» Instructions for the task:
Reproduce the material in full, unchanged.

» Records to use:
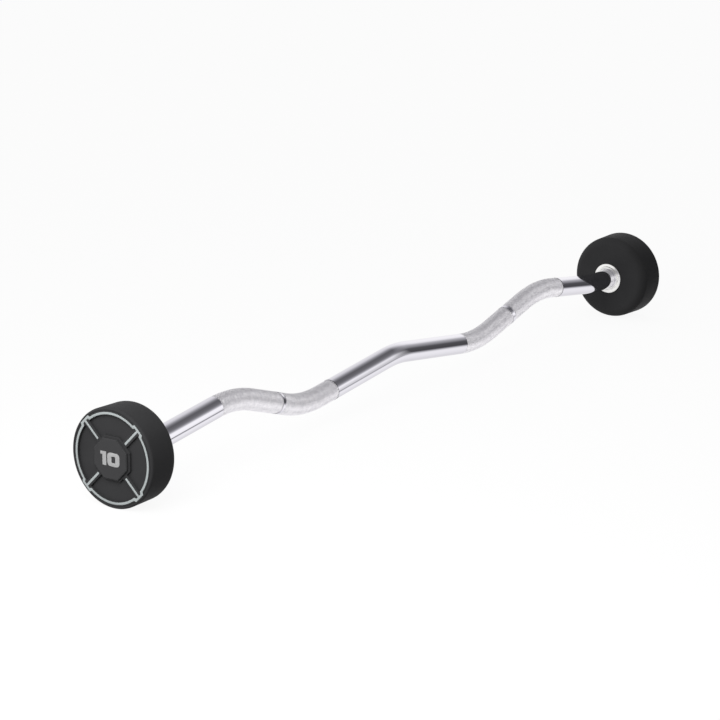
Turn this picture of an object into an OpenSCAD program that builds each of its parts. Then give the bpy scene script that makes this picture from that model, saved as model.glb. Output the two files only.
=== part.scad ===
// Curl barbell of one fixed weight: a round steel bar with a zigzag middle,
// and a urethane covered head bolted to each end.
// X runs along the bar, +Z is up, and the heads stand on Z = 0.

/* [Bar] */
// Diameter of the gripped bar
bar_d = 28; // [25:0.5:32]
// Distance between the inner faces of the two heads
span = 1090; // [1060:5:1300]
// Distance of the outermost bend from the head beside it, before all bends are shifted
end_run = 30; // [26:1:45]
// Distance of the upper bend from the bar's middle
crest_x = 352; // [340:1:365]
// Distance of the lower bend from the bar's middle
valley_x = 203; // [195:1:215]
// Height of the upper bend over the heads' axis
crest_h = 24; // [10:1:30]
// Depth of the lower bend under the heads' axis
valley_h = 24; // [10:1:30]
// Height of the middle bend over the heads' axis
middle_h = 4; // [0:1:20]
// Bend radius next to the heads
end_bend_r = 50; // [40:5:60]
// Bend radius of the grips
grip_bend_r = 165; // [80:5:180]
// How much thinner the bar is in its bends
bend_thinning = 0.1; // [0.06:0.02:0.4]
// How far all bends sit towards -X
bend_shift = 18; // [0:1:18]
// Lean of the bends about the heads' axis
bend_lean = 8.5; // [0:0.5:45]

/* [Rings on the grips] */
// Distance of each ring from the middle of the grip pattern
ring_mark_x = 269; // [262:1:280]
// How far the grip pattern sits towards -X
grip_shift = 9; // [5:1:14]
// Width of a ring
ring_mark_w = 6; // [2:0.5:8]
// Depth of a ring
ring_mark_depth = 0.4; // [0.2:0.1:1]

/* [Heads] */
// Diameter of a head at its outer end
head_d = 122; // [112:1:150]
// Length of a head from inner face to rim
head_len = 48; // [46:1:60]
// How much the side narrows towards the bar, on the radius
head_draft = 0.8; // [0:0.1:2]
// Rounding of the edge on the bar's side
inner_round = 12; // [4:0.5:12]
// Rounding of the outer rim
rim_round = 3; // [1:0.2:4]
// Diameter of the iron weight
core_d = 96; // [90:1:100]
// Urethane between the inner face and the weight
core_z = 5; // [4:0.5:6]
// Urethane between the weight and the rim
core_skin = 7.5; // [6:0.5:10]

/* [Head face] */
// Radius of the silver ring line
ring_r = 54; // [50:0.1:54]
// Width of the silver lines
line_w = 2.8; // [1.5:0.1:3.5]
// Depth of the silver lines
line_depth = 1; // [0.5:0.1:1.5]
// Depth of the four panels under the rim
panel_depth = 3.2; // [1:0.1:3.5]
// Width of the ribs between the panels
rib_w = 8; // [6:0.5:12]
// Width of the notch where the ring line meets a rib
notch_w = 12; // [10:0.5:14]
// How far the ring line steps out at a notch
notch_h = 2.4; // [1:0.1:2.8]
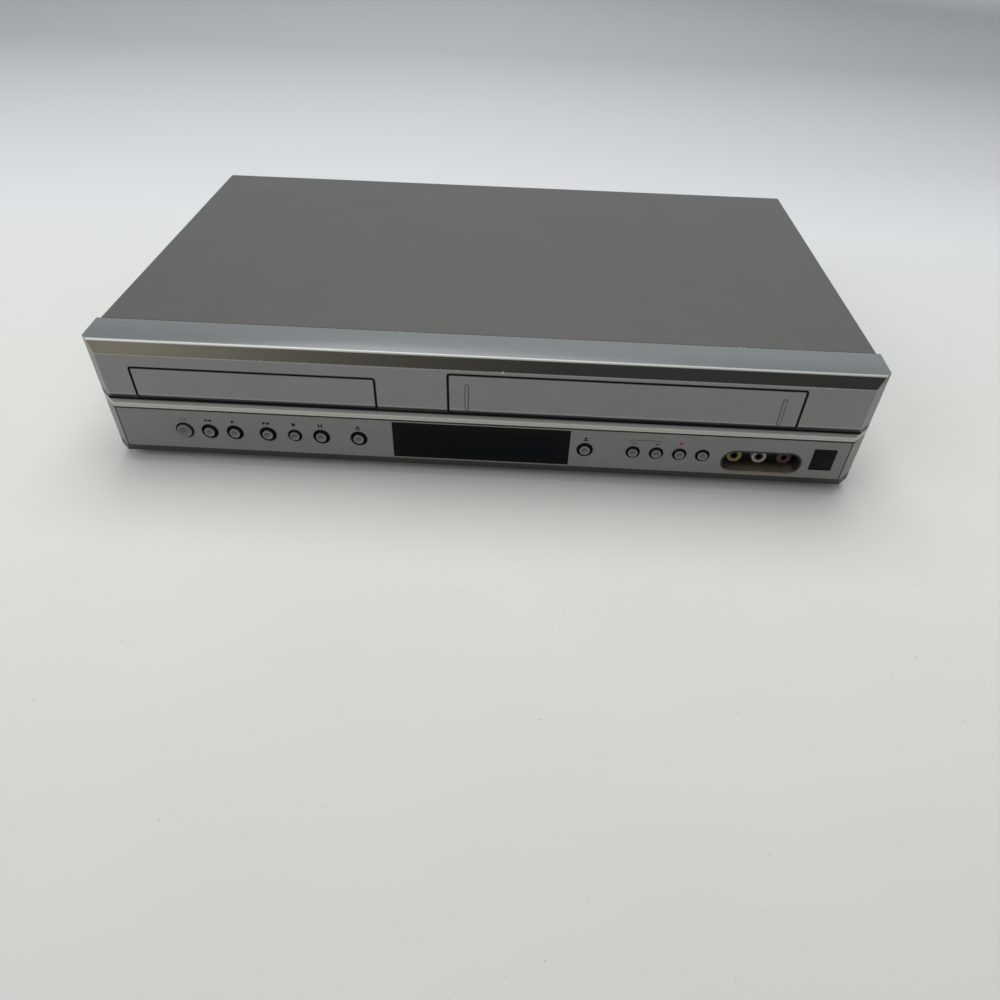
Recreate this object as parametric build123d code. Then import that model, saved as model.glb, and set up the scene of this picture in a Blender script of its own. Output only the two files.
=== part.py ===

» Answer in full:
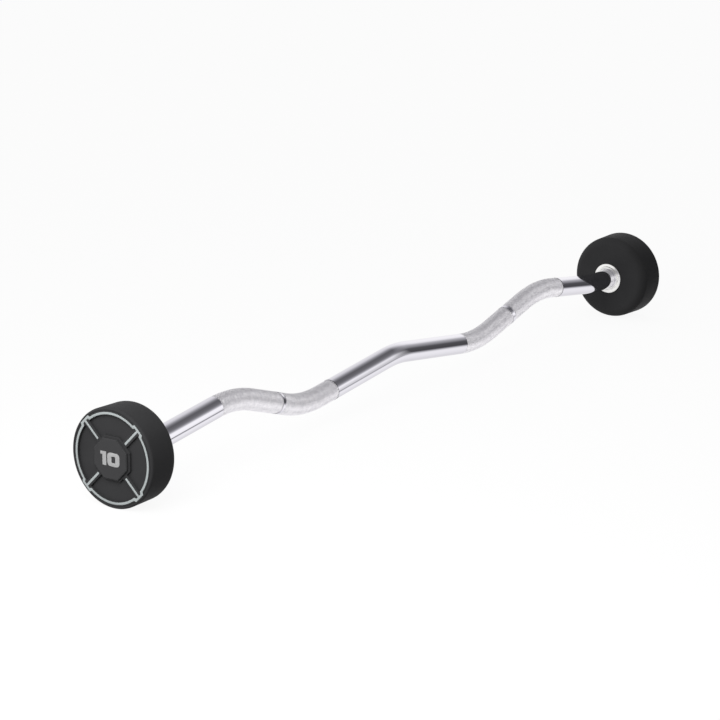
Turn this picture of an object into an OpenSCAD program that builds each of its parts. Then give the bpy scene script that makes this picture from that model, saved as model.glb. Output the two files only.
=== part.scad ===
// Curl barbell of one fixed weight: a round steel bar with a zigzag middle,
// and a urethane covered head bolted to each end.
// X runs along the bar, +Z is up, and the heads stand on Z = 0.

/* [Bar] */
// Diameter of the gripped bar
bar_d = 28; // [25:0.5:32]
// Distance between the inner faces of the two heads
span = 1090; // [1060:5:1300]
// Distance of the outermost bend from the head beside it, before all bends are shifted
end_run = 30; // [26:1:45]
// Distance of the upper bend from the bar's middle
crest_x = 352; // [340:1:365]
// Distance of the lower bend from the bar's middle
valley_x = 203; // [195:1:215]
// Height of the upper bend over the heads' axis
crest_h = 24; // [10:1:30]
// Depth of the lower bend under the heads' axis
valley_h = 24; // [10:1:30]
// Height of the middle bend over the heads' axis
middle_h = 4; // [0:1:20]
// Bend radius next to the heads
end_bend_r = 50; // [40:5:60]
// Bend radius of the grips
grip_bend_r = 165; // [80:5:180]
// How much thinner the bar is in its bends
bend_thinning = 0.1; // [0.06:0.02:0.4]
// How far all bends sit towards -X
bend_shift = 18; // [0:1:18]
// Lean of the bends about the heads' axis
bend_lean = 8.5; // [0:0.5:45]

/* [Rings on the grips] */
// Distance of each ring from the middle of the grip pattern
ring_mark_x = 269; // [262:1:280]
// How far the grip pattern sits towards -X
grip_shift = 9; // [5:1:14]
// Width of a ring
ring_mark_w = 6; // [2:0.5:8]
// Depth of a ring
ring_mark_depth = 0.4; // [0.2:0.1:1]

/* [Heads] */
// Diameter of a head at its outer end
head_d = 122; // [112:1:150]
// Length of a head from inner face to rim
head_len = 48; // [46:1:60]
// How much the side narrows towards the bar, on the radius
head_draft = 0.8; // [0:0.1:2]
// Rounding of the edge on the bar's side
inner_round = 12; // [4:0.5:12]
// Rounding of the outer rim
rim_round = 3; // [1:0.2:4]
// Diameter of the iron weight
core_d = 96; // [90:1:100]
// Urethane between the inner face and the weight
core_z = 5; // [4:0.5:6]
// Urethane between the weight and the rim
core_skin = 7.5; // [6:0.5:10]

/* [Head face] */
// Radius of the silver ring line
ring_r = 54; // [50:0.1:54]
// Width of the silver lines
line_w = 2.8; // [1.5:0.1:3.5]
// Depth of the silver lines
line_depth = 1; // [0.5:0.1:1.5]
// Depth of the four panels under the rim
panel_depth = 3.2; // [1:0.1:3.5]
// Width of the ribs between the panels
rib_w = 8; // [6:0.5:12]
// Width of the notch where the ring line meets a rib
notch_w = 12; // [10:0.5:14]
// How far the ring line steps out at a notch
notch_h = 2.4; // [1:0.1:2.8]
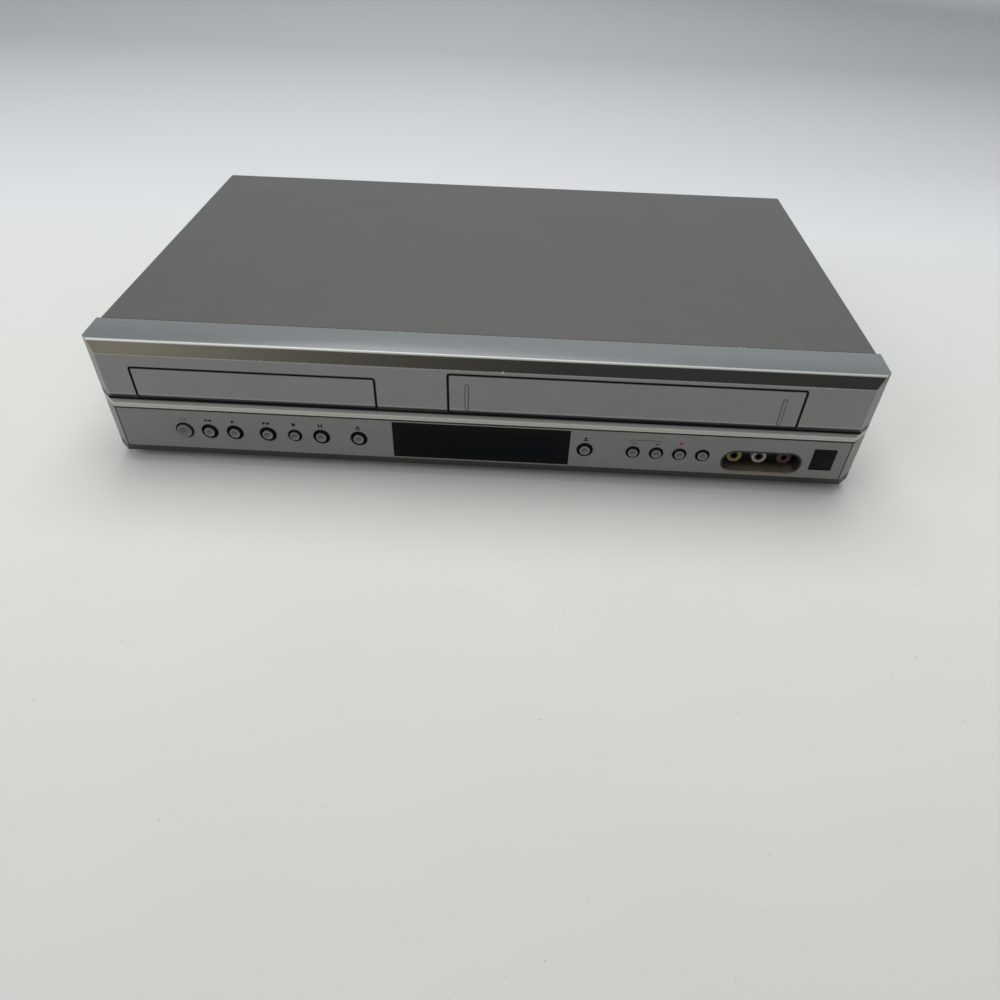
Recreate this object as parametric build123d code. Then import that model, saved as model.glb, and set up the scene of this picture in a Blender script of its own. Output only the two files.
=== part.py ===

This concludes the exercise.